The Sony-Shazam promotion involves viewers of the Spider-Man movie waiting until the end credits, during which the Alicia Keys song "It's On Again" is heard. Viewers can then use the Shazam app to identify the song. Doing so brings up a special opportunity to add, for free, photos that hint at members of the Sinister Six -- villain characters from Sony's rapidly expanding Spider-Man franchise -- to their personal photo galleries. (It should be noted that the Keys song is itself a sort of cross-promotion. It's full credit is: Alicia Keys feat. Kendrick Lamar -- "It's On Again.")
The first of these things that Sony Pictures may not have considered is that Shazam shares a name with a superhero from a rival comics publisher, DC. Would it have been too difficult to sign up, instead, with Soundhound or MusixMatch, or the elegantly named Sound Search for Google Play, among other song-identification services? Perhaps none of this matters. Sony is already engaged in a cold war with other studios among whom the Marvel universe of characters is subdivided. A second-tier, if beloved, character from another universe entirely means nothing when there are already two Quicksilvers running around in your own. For reference, below is an uncharacteristically stern Shazam, drawn by Jeff Smith (best known for his work on Bone):
In any case, the second and more pressing matter is that one needn't stay until the end credits of the new Spider-Man film to activate the Shazam code with the Alicia Keys song. One needn't even see the Spider-Man film, let alone wait for it to open in a theatre near you. Right now, two full days before the film's release in the United States, you can pull up the Alicia Keys video on YouTube, and the Shazam app on your phone will recognise that as the correct song, and your phone will, indeed, then provide you with the prized photos. In fact, at this point you don't even need to do that, since the photos have already proliferated around the internet. (See them at comingsoon.net and at the above io9.com link.)

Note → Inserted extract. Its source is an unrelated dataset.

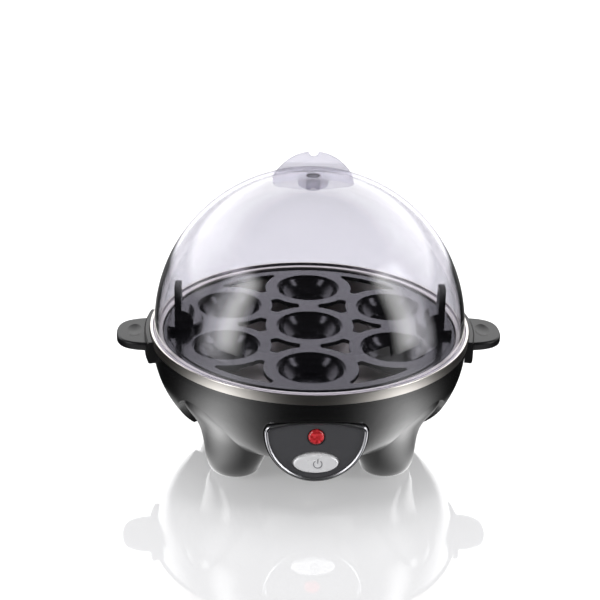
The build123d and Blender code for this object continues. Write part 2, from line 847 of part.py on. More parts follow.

But an interesting question arises, which is: How different would the Alicia Keys song played during the end credits have to be from the original version of the song for only the credits rendition to be recognised by Shazam as the correct one to cough up the Sinister Six photos? More to the point, can a specific version of a song function as the sonic equivalent of a QR code. QR codes are those square descendents of zebra codes, such as the one shown below. The "QR" stands for "quick response." They can contain information such as a URL, which when activated by a phone's camera can direct the phone's browser to a particular web page. This QR code links, only semi-helpfully, to the web page on which this article originally appeared:
Of course, from a procedural standpoint, Sony could have gotten around this alternate-version approach by having the song only be available in the credits, but that would have cut into sales of the soundtrack album -- which would either have to lack the song entirely, or have its release delayed until several weeks after the film's debut.
The recipes of these different song-identification apps, such as Shazam and its arch enemy Soundhound, are closely guarded secrets. Enough information is provided to allow for developer-level discussion, but ultimately the apps' success (both in terms of successful-identification statistics and user adoption) depend on the how-to being at least semi-obscured. But there is quite a bit of information out there, including a 2003 academic paper by Shazam co-founder Avery Li-Chun Wang outlining the company's approach at the time (PDF), which I found thanks to a October 2009 article by Farhad Manjoo on Slate.com. The summary at the opening of the paper reads as follows:
We have developed and commercially deployed a flexible audio search engine. The algorithm is noise and distortion resistant, computationally efficient, and massively scalable, capable of quickly identifying a short segment of music captured through a mobile phone microphone in the presence of foreground voices and other dominant noise, and through voice codec compression, out of a database of over a million tracks. The algorithm uses a combinatorially hashed time-frequency constellation analysis of the audio, yielding unusual properties such as transparency, in which multiple tracks mixed together may each be identified. Furthermore, for applications such as radio monitoring, search times on the order of a few milliseconds per query are attained, even on a massive music database.
The gist of it, as summarized in handy charts like the one up top, appears to be that an entire song is not necessary for identification purposes, that only key segments -- "higher energy content," he calls it -- are required. At least in part, this allows for songs to be recognisable above the din of everyday life: "The peaks in each time-frequency locality are also chosen according amplitude, with the justification that the highest amplitude peaks are most likely to survive the distortions listed above." It may also explain why much of my listening, which being ambient in nature can easily be described as "low energy content," is often not recognised by Shazam or any other such software. As a side note, this gets at how the human ear listens differently than a microphone. The human ear can listen through a complex noise and locate a a particular subset, such as a conversation, or a phone ringing, or a song for that matter.
Now, of course, there's a difference between the unique attributes of emerging technologies and the desired results of marketing initiatives. Arguably all that Sony wanted to come out of its Shazam cross-promotion was to get word out about Spider-Man, and to buy some affinity for the Sinister Six with a particular breed of fan, and to that end it has certainly succeeded. Perhaps it also hoped to gain a little tech cred in the process, even if that cred is more window dressing than truly innovative at a technological level.
Still, the idea of a song as a true QR code lingers. Perhaps Harry Osbourne and Peter Parker could team up and develop a functional spec.